To investigate on the tolerance to the structure dimension fluctuations in fabrication, we considered a number of systematic fabrication errors. We performed three individual simulations with the depth, the periodicity and the filling factor of the grooves each changed by 10% in turn. In each of the three cases, the changes in the relative retardation were 14.3%, 1.4% and 2.9%. As expected, the results indicated that the proposed device was tolerant to fabrication errors in the periodicity and the filling factor, but is less tolerant to errors in the depth. Non-systematic fabrication errors could be studied by simulating structures whose dimensions were randomly varied over several periods; however, this is beyond the scope of this paper. Nevertheless, the changes in the relative retardation introduced by systematic dimension fluctuations can be “repaired” in-situ by the angle tuning described above.

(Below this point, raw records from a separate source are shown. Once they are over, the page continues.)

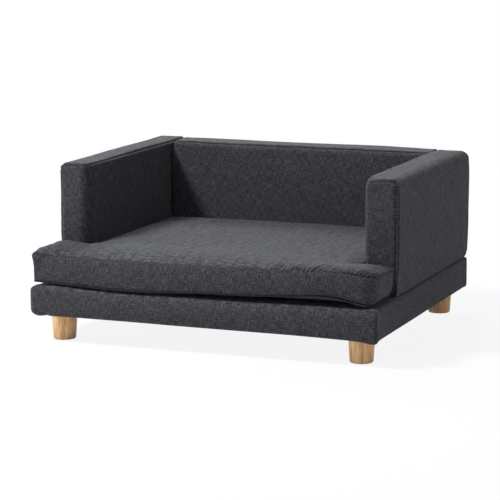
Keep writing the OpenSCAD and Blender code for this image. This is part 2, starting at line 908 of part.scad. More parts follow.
base_cover();
base_top_foam();
base_edge_foam();
deck_board();
front_rail();
rear_rail();
left_rail();
right_rail();
center_rail();
corner_blocks();
frame_screws();
dust_cover();
staples();
leg_front_left();
leg_front_right();
leg_rear_left();
leg_rear_right();
hanger_bolts();
leg_nuts();
foot_glides();
left_arm_cover();
left_arm_foam();
left_arm_bottom_rail();
left_arm_top_rail();
left_arm_front_post();
left_arm_rear_post();
left_arm_inner_skin();
left_arm_outer_skin();
arm_cover();  // right_arm_cover
arm_foam();  // right_arm_foam
arm_bottom_rail();  // right_arm_bottom_rail
arm_top_rail();  // right_arm_top_rail
arm_front_post();  // right_arm_front_post
arm_rear_post();  // right_arm_rear_post
arm_inner_skin();  // right_arm_inner_skin
arm_outer_skin();  // right_arm_outer_skin
back_cover();
back_foam();
back_bottom_rail();
back_top_rail();
back_left_post();
back_right_post();
back_middle_post();
back_front_skin();
back_rear_skin();
arm_bolts();
back_bolts();
bolt_washers();
panel_nuts();
seat_cushion_cover();
seat_cushion_core();
zip_tape();
zip_chain();
zip_slider();
zip_pull();
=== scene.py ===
"""Dog sofa bed: upholstery, materials, light and camera round the frame. Metres, +Z up, +Y to the rear."""

import itertools
import json
import math

import bpy
import numpy as np
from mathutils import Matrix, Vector, kdtree, noise


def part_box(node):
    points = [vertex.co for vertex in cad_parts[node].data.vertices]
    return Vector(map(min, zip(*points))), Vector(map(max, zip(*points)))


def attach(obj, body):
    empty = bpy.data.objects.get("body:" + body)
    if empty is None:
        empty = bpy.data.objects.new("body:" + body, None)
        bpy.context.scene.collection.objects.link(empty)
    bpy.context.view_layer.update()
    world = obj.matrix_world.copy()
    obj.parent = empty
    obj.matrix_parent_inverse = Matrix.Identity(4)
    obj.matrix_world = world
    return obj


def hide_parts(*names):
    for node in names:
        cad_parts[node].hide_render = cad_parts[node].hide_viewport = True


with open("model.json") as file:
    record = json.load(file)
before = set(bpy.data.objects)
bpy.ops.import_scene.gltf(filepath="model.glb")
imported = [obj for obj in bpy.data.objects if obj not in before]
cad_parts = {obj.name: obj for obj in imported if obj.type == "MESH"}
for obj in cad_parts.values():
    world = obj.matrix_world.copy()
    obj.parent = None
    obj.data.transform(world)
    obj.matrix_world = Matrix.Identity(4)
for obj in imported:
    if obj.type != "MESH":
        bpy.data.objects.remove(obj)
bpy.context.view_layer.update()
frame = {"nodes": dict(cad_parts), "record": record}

MM = 0.001


def box_of(node):
    """The lower and upper corner of a node."""
    return np.array(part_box(node))


def add_object(name, data):
    piece = bpy.data.objects.new(name, data)
    bpy.context.scene.collection.objects.link(piece)
    return piece


# Places and sizes that the frame gives
ARM_LO, ARM_HI = box_of("right_arm_cover")
SEAT_LO, SEAT_HI = box_of("seat_cushion_cover")


# Node trees


class Nodes:
    """Short calls for building the node tree of a material or of the world."""

    def __init__(self, owner):
        owner.use_nodes = True
        self.owner, self.tree = owner, owner.node_tree
        self.shader = self.tree.nodes.get("Principled BSDF")

    def put(self, socket, value):
        """Links an output to a socket, or sets the socket's own value."""
        if hasattr(value, "is_output"):
            self.tree.links.new(value, socket)
        else:
            socket.default_value = value

    def add(self, kind, *values, **settings):
        """A node with its own settings, and with values or links for its first sockets."""
        node = self.tree.nodes.new(kind)
        for key, value in settings.items():
            setattr(node, key, value)
        for socket, value in zip(node.inputs, values):
            self.put(socket, value)
        return node

    def fill(self, node, **values):
        """Puts values or links into a node's sockets by their names, with _ for a space."""
        for key, value in values.items():
            self.put(node.inputs[key.replace("_", " ")], value)
        return node

    def set(self, **values):
        self.fill(self.shader, **values)

    def math(self, operation, *values, clamp=False):
        return self.add("ShaderNodeMath", *values, operation=operation, use_clamp=clamp).outputs[0]

    def combine(self, x, y):
        return self.add("ShaderNodeCombineXYZ", x, y).outputs[0]

    def noise(self, vector, scales, detail, roughness):
        """Noise with a scale of its own along each axis."""
        scaled = self.add("ShaderNodeVectorMath", vector, scales, operation="MULTIPLY").outputs[0]
        node = self.add("ShaderNodeTexNoise")
        self.fill(node, Vector=scaled, Scale=1.0, Detail=detail, Roughness=roughness)
        return node.outputs["Fac"]

    def ramp(self, factor, stops):
        node = self.add("ShaderNodeValToRGB", factor)
        elements = node.color_ramp.elements
        while len(elements) < len(stops):
            elements.new(0.5)
        for element, (place, color) in zip(elements, stops):
            element.position = place
            element.color = (*color, 1)
        return node.outputs["Color"]

    def bump(self, height, distance, strength):
        node = self.add("ShaderNodeBump")
        self.fill(node, Height=height, Distance=distance, Strength=strength)
        self.set(Normal=node.outputs["Normal"])

    def total(self, *pairs):
        """The sum of some values, each times its weight."""
        result = 0.0
        for value, weight in pairs:
            result = self.math("MULTIPLY_ADD", value, weight, result)
        return result

    def blend(self, a, b, share):
        """a where the share is 0 and b where it is 1."""
        return self.total((a, self.math("SUBTRACT", 1.0, share)), (b, share))

    def place(self):
        return self.add("ShaderNodeTexCoord").outputs["Object"]

    def flat_place(self):
        """Two coordinates in the plane that the surface faces most, and whether that is up or sideways."""
        at = self.add("ShaderNodeTexCoord").outputs
        x, y, z = self.add("ShaderNodeSeparateXYZ", at["Object"]).outputs
        facing = self.add("ShaderNodeSeparateXYZ", at["Normal"]).outputs
        nx, ny, nz = (self.math("ABSOLUTE", way) for way in facing)
        up = self.math("GREATER_THAN", nz, self.math("MAXIMUM", nx, ny))
        side = self.math("GREATER_THAN", nx, self.math("MAXIMUM", ny, nz))
        return self.blend(x, y, side), self.blend(z, y, up), up, side


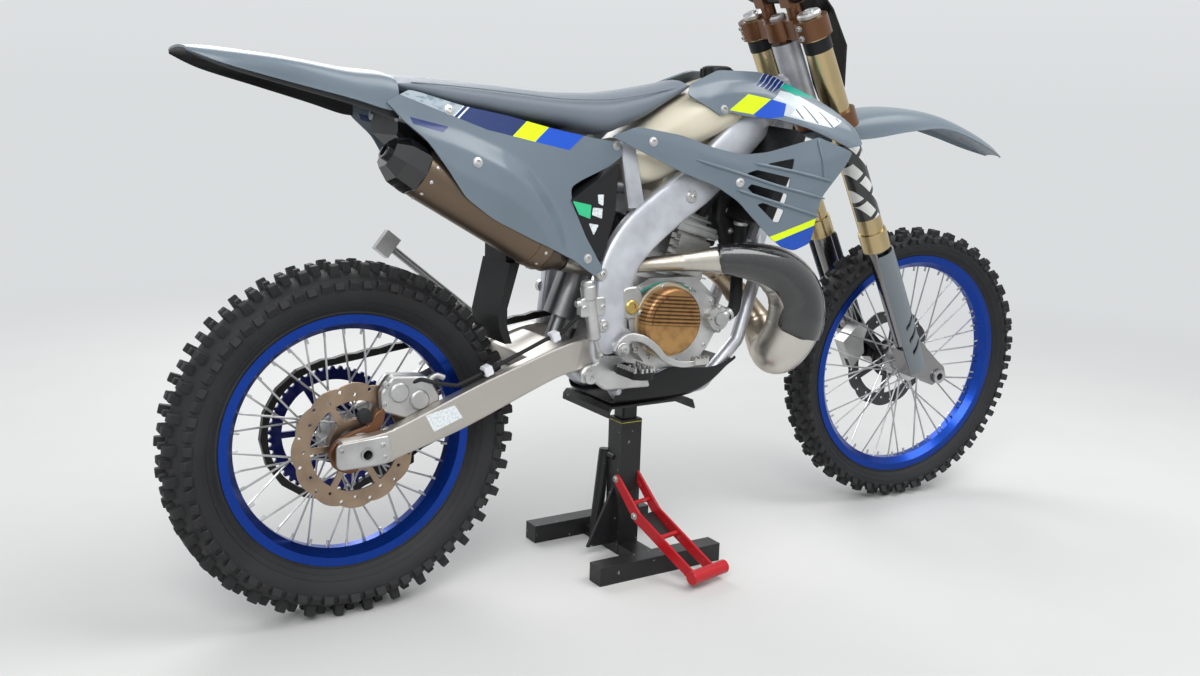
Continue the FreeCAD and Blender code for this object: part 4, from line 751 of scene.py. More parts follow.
def surfaceOf(stations, soft=0.006):
    # side surface y(x, z) from stations of x, each with as many (z, y) pairs; soft rounds the ridges
    xs = [station[0] for station in stations]
    rows = [[Vector(pair) for pair in station[1]] for station in stations]

    def height(x, z):
        i = max(0, min(len(xs) - 2, sum(1 for edge in xs if edge <= x) - 1))
        share = max(-0.2, min(1.2, (x - xs[i]) / (xs[i + 1] - xs[i])))
        table = blendRow(rows, i + share)
        return sum(alongLine(table, z + shift * soft) for shift in (-1, -0.5, 0, 0.5, 1)) / 5

    return height


def shell(points, faces, wall):
    # the faces, a copy of them a wall deeper, and the rims between
    normals = [Vector() for _ in points]
    for face in faces:
        a, b, c = (points[i] for i in face[:3])
        for i in face:
            normals[i] += (b - a).cross(c - a)
    inner = [point - normal.normalized() * wall for point, normal in zip(points, normals)]
    count = len(points)
    edges = dict.fromkeys((face[i - 1], face[i]) for face in faces for i in range(len(face)))
    rims = [[b, a, count + a, count + b] for a, b in edges if (b, a) not in edges]
    return points + inner, faces + [[count + i for i in face[::-1]] for face in faces] + rims


def panel(loops, surface, wall, step=0.0055):
    # shell of the right side, its outer faces turned outwards
    flat, faces = filled(loops, step)
    outer = [Vector((spot[0], surface(*spot), spot[1])) for spot in flat]
    turned = []
    for face in faces:
        a, b, c = (outer[i] for i in face[:3])
        turned.append(face[::-1] if (b - a).cross(c - a).y > 0 else face)
    return shell(outer, turned, wall)


def rounded(piece, width=0.0009):
    bevel = piece.modifiers.new("edges", "BEVEL")
    bevel.width = width
    bevel.segments = 2
    bevel.limit_method = "ANGLE"
    bevel.angle_limit = math.radians(50)
    bevel.harden_normals = False


def thickened(rows, wall, ring=False):
    # closed shell from a grid of points, wall thick on its left-hand side
    return outwards(shell(*grid(rows, ring), wall))


def facing(spot, way):
    # local Y points along way
    way = Vector(way).normalized()
    side = way.orthogonal().normalized()
    return Matrix.Translation(spot) @ Matrix((side, way, side.cross(way))).transposed().to_4x4()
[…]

In this paper, we proposed an optical wave plate that operates in reflection geometry by using metal nano-grid, or equivalently, metal nanometric grooves in a metal surface. We presented an analytical theory that can be used to design the wave plate structure. The theory agreed well with comprehensive FDTD numerical calculations for an example structure, both for normal and angled incidence. The proposed wave plate configuration is compact and it provides a useful reflective geometry, with potential for reflective LCD displays and laser-feedback experiments. The angle tuning of the phase presents potential for dispersion compensation or wave plate phase tuning. Furthermore, the proposed structure is amenable to different nanofabrication methods that have been used previously to create wire-grid polarizers in the visible and to create grooves in metals for channel SPP studies.